The main limitation of some multiscale methods is that the accuracy in much of the continuum

region is inherently limited to the accuracy of the coarse-scale model, even though much

effort has been made to improve the existing multiscale models by developing adaptive

refinement models. It is known that crystal defects play an important role in

determining material properties at macroscale. Crystal defects have microstructure,

and this microstructure should be related to the microstructure of the original

crystal. Hence each type of crystals may have similar defects due to the same failure

mechanism originated from the same microstructure, if they are under the same loading

conditions. In this dissertation, a multiscale crystal defect dynamics (MCDD) model

is proposed that modelling defects by considering their intrinsic microstructure derived

from the microstructure or dislocation patterns of the original perfect crystal. The main

novelties of present work are: (1) the discrete exterior calculus and algebraic topology

theory are used to construct a scale-up (coarse-grained) dual lattice model for crystal

defects, which may represent all possible defect modes inside a crystal; (2) a higher

order Cauchy-Born rule (up to the fourth order) is adopted to construct atomistic-informed

constitutive relations for various defect process zones, and (3) an hierarchical strain

gradient theory based finite element formulation is developed to support an hierarchical

multiscale process zone model for various defects in a unified formulation.
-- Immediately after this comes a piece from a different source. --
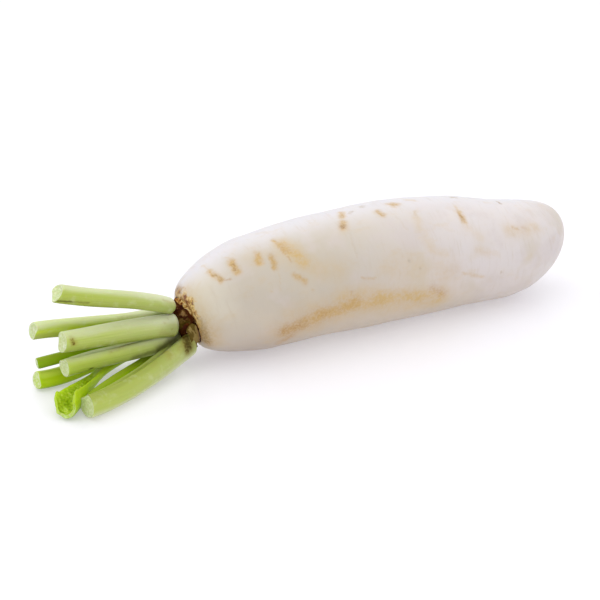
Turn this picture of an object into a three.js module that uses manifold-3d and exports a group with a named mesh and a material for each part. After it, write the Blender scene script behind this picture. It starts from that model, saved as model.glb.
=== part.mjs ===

The efficiency

of MCDD computational algorithm allows us to simulate dynamic defect evolution at large

scale while taking into account atomistic interaction. The MCDD model has been validated

by comparing the results of MCDD simulations with that of molecular dynamics (MD)in the

cases of nanoindentation, uniaxial tension and simple shear. Numerical simulations have

shown that MCDD can capture not only material failure but also inelastic deformation in

a multiscale continuum simulation by considering the atomistic interaction.

In addition, simulation of anisotropy demonstrates that MCDD is capable of capturing

the influence of loading axis orientation and the loading directionality on dislocation nucleation.